CrossADR: enhancing adverse drug reactions prediction for combination pharmacotherapy with cross-layer feature integration and cross-level associative learning

Abstract

Combination pharmacotherapy offers substantial therapeutic advantages but also poses substantial risks of adverse drug reactions (ADRs). The accurate prediction of ADRs with interpretable computational methods is crucial for clinical safety management, drug development, and precision medicine. However, managing ADRs remains a challenge due to the vast search space of drug combinations and the complexity of physiological responses. Current graph-based architectures often struggle to effectively integrate multi-scale biological information and frequently rely on fixed association matrices, which limits their ability to capture dynamic organ-level dependencies and generalize across diverse datasets. Here we propose CrossADR, a hierarchical framework for organ-level ADR prediction through cross-layer feature integration and cross-level associative learning. It incorporates a gated-residual-flow graph neural network to fuse multi-scale molecular features and utilizes a learnable ADR embedding space to dynamically capture latent biological correlations across 15 organ systems. Systematic evaluation on the newly constructed CrossADR-Dataset-covering 1,376 drugs and 946,000 unique combinations-demonstrates that CrossADR consistently achieves state-of-the-art performance across 80 distinct experimental scenarios and provides high-resolution insights into drug-related protein protein interactions and pathways.

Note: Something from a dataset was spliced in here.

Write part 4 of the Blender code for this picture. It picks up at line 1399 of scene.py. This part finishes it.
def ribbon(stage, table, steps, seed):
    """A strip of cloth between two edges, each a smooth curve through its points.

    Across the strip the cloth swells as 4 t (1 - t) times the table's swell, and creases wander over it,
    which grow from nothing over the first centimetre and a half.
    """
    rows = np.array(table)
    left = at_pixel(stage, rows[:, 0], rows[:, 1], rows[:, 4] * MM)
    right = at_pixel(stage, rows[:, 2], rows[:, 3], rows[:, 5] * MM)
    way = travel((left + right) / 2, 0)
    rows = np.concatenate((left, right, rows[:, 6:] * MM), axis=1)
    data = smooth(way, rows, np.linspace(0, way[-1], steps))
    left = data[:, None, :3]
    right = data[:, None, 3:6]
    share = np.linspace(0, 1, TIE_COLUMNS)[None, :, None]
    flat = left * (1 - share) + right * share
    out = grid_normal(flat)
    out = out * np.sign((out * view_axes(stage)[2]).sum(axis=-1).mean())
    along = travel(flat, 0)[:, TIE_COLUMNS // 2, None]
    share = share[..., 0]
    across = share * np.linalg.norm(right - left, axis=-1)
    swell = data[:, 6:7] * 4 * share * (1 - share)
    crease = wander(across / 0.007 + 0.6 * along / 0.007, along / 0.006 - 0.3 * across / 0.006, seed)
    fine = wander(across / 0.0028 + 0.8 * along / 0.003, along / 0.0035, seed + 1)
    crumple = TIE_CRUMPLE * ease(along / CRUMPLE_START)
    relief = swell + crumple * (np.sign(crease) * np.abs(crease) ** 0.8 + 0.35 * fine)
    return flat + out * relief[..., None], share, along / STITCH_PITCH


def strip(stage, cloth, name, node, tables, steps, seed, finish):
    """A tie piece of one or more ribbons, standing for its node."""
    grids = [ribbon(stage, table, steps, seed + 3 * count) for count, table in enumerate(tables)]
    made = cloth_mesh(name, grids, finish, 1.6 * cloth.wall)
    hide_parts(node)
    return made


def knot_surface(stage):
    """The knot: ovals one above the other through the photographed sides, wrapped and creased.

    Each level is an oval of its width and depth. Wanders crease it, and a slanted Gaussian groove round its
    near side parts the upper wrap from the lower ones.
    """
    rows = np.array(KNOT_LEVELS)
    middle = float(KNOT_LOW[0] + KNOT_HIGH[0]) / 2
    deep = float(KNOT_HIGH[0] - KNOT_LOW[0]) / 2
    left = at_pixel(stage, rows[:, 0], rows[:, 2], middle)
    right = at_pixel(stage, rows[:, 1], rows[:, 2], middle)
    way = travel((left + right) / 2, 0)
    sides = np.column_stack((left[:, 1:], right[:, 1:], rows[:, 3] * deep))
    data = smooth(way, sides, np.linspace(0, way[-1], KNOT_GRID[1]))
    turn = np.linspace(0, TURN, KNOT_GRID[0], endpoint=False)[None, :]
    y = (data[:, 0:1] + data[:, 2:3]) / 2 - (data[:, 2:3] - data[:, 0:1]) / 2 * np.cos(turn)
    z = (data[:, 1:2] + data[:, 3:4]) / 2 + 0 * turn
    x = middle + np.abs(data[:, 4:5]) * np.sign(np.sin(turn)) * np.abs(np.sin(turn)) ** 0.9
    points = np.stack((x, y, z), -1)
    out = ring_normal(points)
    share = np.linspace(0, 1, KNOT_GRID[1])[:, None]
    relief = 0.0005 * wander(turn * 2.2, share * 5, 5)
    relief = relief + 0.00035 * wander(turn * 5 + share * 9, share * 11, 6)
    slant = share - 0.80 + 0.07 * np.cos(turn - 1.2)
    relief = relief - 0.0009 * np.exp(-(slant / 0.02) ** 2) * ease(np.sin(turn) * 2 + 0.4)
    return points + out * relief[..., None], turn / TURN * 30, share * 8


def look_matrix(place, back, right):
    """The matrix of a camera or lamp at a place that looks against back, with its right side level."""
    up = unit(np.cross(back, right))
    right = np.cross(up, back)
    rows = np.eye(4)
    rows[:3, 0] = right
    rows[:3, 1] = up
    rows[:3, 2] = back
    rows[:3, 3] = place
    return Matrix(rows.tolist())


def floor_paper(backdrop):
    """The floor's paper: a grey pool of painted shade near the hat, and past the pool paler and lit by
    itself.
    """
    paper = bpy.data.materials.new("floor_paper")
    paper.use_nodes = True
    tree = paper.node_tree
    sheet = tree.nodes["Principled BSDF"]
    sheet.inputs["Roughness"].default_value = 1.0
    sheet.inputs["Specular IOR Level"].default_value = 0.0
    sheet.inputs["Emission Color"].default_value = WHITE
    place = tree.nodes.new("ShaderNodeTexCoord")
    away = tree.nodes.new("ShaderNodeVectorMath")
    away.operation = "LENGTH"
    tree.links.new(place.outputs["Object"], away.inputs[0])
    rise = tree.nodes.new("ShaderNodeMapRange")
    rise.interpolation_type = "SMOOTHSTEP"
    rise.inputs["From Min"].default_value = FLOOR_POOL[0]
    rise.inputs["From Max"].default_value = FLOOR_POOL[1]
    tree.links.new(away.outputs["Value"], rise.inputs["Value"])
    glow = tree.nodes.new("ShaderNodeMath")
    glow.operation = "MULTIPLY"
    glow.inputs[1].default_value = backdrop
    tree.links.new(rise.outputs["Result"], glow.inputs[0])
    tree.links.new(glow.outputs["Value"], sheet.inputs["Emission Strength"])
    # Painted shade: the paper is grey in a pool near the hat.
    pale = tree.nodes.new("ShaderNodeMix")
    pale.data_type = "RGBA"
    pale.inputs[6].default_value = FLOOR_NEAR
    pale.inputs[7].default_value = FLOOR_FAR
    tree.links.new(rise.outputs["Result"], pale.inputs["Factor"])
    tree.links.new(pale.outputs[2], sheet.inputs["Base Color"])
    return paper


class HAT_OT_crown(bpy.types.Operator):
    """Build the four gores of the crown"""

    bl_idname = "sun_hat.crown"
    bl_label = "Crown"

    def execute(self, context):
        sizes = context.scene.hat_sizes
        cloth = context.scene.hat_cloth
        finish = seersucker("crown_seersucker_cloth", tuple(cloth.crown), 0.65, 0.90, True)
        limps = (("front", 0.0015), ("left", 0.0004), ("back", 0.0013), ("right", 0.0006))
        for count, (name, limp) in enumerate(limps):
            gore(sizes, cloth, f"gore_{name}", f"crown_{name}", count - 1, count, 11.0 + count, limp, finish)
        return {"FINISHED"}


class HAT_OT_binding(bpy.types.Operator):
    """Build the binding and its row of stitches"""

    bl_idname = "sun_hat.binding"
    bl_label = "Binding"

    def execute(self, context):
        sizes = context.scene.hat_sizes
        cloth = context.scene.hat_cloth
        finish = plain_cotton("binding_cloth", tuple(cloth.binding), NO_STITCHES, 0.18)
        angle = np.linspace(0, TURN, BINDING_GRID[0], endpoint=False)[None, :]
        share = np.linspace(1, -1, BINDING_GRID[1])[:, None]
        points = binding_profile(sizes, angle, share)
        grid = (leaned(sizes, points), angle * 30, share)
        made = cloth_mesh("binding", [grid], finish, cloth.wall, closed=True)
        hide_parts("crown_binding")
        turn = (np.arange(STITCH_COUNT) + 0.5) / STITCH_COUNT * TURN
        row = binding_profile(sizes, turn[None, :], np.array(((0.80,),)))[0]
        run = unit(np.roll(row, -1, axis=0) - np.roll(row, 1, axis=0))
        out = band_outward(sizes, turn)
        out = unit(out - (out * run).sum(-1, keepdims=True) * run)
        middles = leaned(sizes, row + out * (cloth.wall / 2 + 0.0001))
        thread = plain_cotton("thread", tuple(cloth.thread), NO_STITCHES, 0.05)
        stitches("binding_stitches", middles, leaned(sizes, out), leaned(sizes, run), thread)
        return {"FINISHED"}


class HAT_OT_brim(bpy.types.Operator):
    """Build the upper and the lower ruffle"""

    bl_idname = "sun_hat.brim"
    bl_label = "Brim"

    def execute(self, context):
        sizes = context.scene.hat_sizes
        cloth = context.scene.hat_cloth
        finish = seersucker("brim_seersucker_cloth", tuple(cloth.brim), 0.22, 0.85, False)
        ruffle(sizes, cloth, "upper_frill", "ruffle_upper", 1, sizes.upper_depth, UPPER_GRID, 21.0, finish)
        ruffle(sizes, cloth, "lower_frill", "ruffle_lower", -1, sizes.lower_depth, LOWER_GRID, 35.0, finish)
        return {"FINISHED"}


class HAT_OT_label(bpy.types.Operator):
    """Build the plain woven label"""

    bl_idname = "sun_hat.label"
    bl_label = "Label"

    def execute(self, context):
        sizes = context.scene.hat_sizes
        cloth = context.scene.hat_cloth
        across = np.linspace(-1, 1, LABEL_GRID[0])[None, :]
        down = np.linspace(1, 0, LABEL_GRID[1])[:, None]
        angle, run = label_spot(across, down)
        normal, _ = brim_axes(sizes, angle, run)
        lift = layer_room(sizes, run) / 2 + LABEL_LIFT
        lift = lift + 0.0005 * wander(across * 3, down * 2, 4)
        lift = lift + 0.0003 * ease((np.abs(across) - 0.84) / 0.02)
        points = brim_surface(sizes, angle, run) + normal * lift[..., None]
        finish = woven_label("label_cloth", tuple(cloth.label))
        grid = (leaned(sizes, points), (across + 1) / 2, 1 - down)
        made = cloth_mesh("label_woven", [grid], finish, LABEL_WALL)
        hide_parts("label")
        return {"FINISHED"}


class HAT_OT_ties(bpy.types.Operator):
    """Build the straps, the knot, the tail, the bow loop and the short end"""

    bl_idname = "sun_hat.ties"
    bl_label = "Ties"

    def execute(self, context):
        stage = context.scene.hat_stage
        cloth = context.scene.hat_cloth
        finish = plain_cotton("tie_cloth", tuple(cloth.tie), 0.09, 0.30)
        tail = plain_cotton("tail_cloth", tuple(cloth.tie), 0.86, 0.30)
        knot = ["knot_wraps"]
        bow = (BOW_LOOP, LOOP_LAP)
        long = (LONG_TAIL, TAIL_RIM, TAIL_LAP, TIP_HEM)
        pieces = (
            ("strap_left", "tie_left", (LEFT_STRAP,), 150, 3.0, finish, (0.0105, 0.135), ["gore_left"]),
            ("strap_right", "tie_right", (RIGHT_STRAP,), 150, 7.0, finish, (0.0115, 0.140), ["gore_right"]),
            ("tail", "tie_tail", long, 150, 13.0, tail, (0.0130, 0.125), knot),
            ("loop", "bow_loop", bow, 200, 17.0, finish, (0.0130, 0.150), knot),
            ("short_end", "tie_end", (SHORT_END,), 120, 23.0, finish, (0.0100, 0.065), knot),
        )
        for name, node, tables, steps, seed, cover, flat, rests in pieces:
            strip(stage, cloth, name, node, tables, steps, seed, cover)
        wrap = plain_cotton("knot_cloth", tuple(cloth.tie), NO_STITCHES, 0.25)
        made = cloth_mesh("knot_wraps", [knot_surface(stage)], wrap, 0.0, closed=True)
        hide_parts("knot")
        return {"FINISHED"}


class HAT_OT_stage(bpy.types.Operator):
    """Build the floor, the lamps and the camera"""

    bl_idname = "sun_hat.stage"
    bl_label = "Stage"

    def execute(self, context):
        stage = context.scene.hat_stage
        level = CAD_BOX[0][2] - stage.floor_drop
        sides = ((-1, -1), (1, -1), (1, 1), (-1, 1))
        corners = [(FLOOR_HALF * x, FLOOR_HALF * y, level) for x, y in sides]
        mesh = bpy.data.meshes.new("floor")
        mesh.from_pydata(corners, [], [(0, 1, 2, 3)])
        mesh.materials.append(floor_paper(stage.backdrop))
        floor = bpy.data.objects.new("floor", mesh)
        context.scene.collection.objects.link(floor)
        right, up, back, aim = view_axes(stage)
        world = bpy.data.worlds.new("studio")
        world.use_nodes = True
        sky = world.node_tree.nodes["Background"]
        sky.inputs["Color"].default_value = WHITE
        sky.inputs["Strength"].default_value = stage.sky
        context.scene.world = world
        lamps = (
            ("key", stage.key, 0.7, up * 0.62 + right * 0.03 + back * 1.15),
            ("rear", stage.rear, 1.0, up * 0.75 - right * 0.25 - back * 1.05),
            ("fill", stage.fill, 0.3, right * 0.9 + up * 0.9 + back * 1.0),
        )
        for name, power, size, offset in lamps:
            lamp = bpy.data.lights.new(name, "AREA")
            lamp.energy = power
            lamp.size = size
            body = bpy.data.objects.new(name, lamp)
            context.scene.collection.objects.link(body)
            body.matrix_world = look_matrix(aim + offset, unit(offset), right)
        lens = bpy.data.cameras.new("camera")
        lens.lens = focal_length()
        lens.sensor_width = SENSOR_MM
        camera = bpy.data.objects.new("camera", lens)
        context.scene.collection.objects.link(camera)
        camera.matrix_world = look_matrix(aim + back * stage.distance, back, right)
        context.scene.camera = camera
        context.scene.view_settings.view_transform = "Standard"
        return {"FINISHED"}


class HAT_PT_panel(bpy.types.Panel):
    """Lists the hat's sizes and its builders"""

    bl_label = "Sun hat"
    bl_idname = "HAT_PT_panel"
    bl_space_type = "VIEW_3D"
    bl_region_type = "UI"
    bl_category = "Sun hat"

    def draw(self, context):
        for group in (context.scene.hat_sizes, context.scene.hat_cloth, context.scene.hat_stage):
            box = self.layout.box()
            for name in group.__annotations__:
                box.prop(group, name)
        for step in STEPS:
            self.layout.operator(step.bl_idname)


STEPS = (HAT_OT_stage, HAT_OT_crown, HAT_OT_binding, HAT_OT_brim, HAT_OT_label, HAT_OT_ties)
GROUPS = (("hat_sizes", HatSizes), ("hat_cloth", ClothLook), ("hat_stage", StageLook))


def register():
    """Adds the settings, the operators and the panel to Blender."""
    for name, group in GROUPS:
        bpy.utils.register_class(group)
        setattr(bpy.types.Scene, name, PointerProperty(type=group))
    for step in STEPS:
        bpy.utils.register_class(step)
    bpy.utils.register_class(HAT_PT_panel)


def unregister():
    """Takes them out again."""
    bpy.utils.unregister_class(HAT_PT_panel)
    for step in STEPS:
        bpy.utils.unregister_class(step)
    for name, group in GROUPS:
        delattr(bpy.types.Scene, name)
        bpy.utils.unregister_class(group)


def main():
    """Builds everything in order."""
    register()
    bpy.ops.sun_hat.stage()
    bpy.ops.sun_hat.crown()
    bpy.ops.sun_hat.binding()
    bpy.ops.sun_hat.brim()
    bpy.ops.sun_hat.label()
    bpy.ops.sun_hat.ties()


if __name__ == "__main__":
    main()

Overall, CrossADR represents a robust tool for cross-scale biomedical information integration, cross-layer feature integration as well as cross-level associative learning, and can be effectively utilized to prevent ADRs in clinical decision-making.

Figures (8)

• Figure 1: Overview of the CrossADR framework for organ-level adverse drug reaction (ADR) prediction. (A) Input: drug pairs, as well as the 15 ADR labels at organ level. (B) The training and application workflow of CrossADR for predicting ADRs and performing downstream PPI network and pathway analysis. (C) Architectural comparison between baseline methods (GNN-KG-based, OrganADR) and the proposed CrossADR model, highlighting two proposed important module: (1) the cross-layer feature integration module, (2) the learnable ADR embeddings as well as cross-level gated module and attention mechanisms.
• Figure 2: Detailed architecture of CrossADR. (A) Task setting for "emerging drug -emerging drug" ADR prediction task. (B) The cross-layer GNN on KG module. (C) The workflow of CrossADR. (D) Molecular feature. (E) The cross-level gated module and attention module with learnable ADR embedding space.

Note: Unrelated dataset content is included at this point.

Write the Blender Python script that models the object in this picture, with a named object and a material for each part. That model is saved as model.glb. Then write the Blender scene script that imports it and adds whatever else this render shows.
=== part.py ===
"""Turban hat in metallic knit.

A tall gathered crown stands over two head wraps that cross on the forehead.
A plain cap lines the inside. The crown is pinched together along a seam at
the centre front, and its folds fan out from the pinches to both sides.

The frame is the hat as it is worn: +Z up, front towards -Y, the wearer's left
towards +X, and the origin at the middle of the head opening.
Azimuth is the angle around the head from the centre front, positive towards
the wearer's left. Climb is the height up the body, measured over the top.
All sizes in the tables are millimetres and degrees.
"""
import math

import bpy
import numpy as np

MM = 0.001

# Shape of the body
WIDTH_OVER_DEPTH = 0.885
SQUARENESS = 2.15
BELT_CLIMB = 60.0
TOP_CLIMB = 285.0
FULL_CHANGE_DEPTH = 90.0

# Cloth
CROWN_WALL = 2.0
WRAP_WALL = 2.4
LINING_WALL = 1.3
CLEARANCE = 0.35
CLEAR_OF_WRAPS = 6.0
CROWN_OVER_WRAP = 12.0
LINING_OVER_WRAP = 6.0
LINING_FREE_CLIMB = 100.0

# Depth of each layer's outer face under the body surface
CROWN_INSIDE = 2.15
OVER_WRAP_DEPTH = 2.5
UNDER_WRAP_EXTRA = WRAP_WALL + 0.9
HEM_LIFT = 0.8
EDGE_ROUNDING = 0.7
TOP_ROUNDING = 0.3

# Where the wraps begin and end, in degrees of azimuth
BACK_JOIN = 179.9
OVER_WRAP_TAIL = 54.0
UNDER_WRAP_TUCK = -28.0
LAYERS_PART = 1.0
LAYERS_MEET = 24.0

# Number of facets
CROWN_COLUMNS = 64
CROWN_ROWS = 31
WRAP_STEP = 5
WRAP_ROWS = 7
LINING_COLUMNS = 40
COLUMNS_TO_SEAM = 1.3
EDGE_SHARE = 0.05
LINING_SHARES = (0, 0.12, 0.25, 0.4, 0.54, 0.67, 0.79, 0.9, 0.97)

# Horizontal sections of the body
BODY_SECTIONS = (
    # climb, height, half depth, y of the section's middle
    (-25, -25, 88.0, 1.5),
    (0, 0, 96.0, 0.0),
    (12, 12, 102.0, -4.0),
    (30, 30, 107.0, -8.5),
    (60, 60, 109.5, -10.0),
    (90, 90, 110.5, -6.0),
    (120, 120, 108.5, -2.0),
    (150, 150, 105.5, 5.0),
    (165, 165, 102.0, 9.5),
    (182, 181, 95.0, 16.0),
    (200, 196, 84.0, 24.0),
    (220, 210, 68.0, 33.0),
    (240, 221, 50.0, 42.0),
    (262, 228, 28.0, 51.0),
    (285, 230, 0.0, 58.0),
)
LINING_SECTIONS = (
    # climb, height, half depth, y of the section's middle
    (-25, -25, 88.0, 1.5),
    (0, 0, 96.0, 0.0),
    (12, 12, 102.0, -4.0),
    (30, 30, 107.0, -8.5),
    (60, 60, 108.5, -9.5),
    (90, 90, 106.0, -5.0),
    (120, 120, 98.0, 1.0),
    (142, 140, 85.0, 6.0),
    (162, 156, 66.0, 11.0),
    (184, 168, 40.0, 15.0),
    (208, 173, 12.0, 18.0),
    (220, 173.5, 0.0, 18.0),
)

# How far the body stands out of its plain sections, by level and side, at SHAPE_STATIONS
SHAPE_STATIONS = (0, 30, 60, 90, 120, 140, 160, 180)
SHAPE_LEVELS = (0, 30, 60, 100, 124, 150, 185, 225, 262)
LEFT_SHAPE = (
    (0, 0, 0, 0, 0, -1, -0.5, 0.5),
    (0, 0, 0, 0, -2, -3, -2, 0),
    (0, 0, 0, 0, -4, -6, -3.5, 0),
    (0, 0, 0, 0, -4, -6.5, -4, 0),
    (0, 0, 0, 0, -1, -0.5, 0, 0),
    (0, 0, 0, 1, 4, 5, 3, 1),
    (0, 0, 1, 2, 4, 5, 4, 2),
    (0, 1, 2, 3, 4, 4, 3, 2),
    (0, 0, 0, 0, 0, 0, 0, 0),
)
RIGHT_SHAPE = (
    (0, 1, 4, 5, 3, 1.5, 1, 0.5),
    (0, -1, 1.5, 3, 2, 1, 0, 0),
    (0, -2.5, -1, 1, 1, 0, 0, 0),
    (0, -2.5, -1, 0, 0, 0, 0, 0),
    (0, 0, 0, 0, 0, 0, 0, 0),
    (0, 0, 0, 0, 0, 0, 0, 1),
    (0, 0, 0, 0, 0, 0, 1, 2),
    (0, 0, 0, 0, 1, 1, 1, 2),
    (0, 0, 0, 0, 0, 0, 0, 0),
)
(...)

• Figure 3: Knowledge Graph (KG) construction and ablated KGs. (A) Integration of TWOSIDES and ADReCS, as well as the topology of the basic KG. (B,C,D) Three ablated KGs for comparison. B, C and D for ablated KG 1, 2 and 3. Based on the basic KG, different type of information is removed accordingly.
• Figure 4: Data annotation and sample generation for the CrossADR-Dataset. (A) Mapping drug combinations from TWOSIDES and ADRECS to 15 specific organs to create multi organ ADR labels. (B) Integration of synergistic and ADR-related information from DrugBank to define positive and negative samples.

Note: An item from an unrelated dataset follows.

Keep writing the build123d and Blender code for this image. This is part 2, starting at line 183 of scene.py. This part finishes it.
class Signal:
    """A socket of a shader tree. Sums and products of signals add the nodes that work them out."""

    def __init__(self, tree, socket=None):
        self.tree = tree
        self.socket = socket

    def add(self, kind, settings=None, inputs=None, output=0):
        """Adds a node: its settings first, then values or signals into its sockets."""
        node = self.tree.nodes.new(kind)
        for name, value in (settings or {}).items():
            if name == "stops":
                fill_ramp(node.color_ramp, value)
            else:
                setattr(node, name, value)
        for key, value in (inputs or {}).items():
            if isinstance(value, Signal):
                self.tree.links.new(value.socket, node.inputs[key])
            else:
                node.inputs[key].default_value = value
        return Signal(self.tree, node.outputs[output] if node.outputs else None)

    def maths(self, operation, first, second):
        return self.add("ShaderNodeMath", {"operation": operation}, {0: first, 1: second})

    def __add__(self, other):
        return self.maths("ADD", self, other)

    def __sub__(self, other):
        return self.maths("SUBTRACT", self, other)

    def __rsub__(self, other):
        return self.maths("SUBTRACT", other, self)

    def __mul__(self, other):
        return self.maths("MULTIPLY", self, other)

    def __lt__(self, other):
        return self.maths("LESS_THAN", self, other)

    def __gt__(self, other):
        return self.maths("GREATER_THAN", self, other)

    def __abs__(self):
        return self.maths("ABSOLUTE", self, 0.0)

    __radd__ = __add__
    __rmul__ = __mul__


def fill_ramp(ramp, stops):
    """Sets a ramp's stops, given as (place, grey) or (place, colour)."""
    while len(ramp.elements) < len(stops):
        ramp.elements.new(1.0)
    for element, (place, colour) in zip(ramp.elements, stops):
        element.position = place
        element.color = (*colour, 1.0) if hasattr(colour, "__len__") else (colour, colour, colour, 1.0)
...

• Figure 5: Construction and statistics of the CrossADR-Dataset. (A) Determine the drugs to be analyzed for CrossADR. (B) Construction of one sample (one drug combination and its annotations); definition of positive sample and negative sample. (C) CrossADR database, CrossADR-Dataset D and CrossADR-Dataset R. (D, E) Comparison of the number of drugs, total combination space and other metrics between OrganADR-Dataset and the proposed CrossADR-Dataset.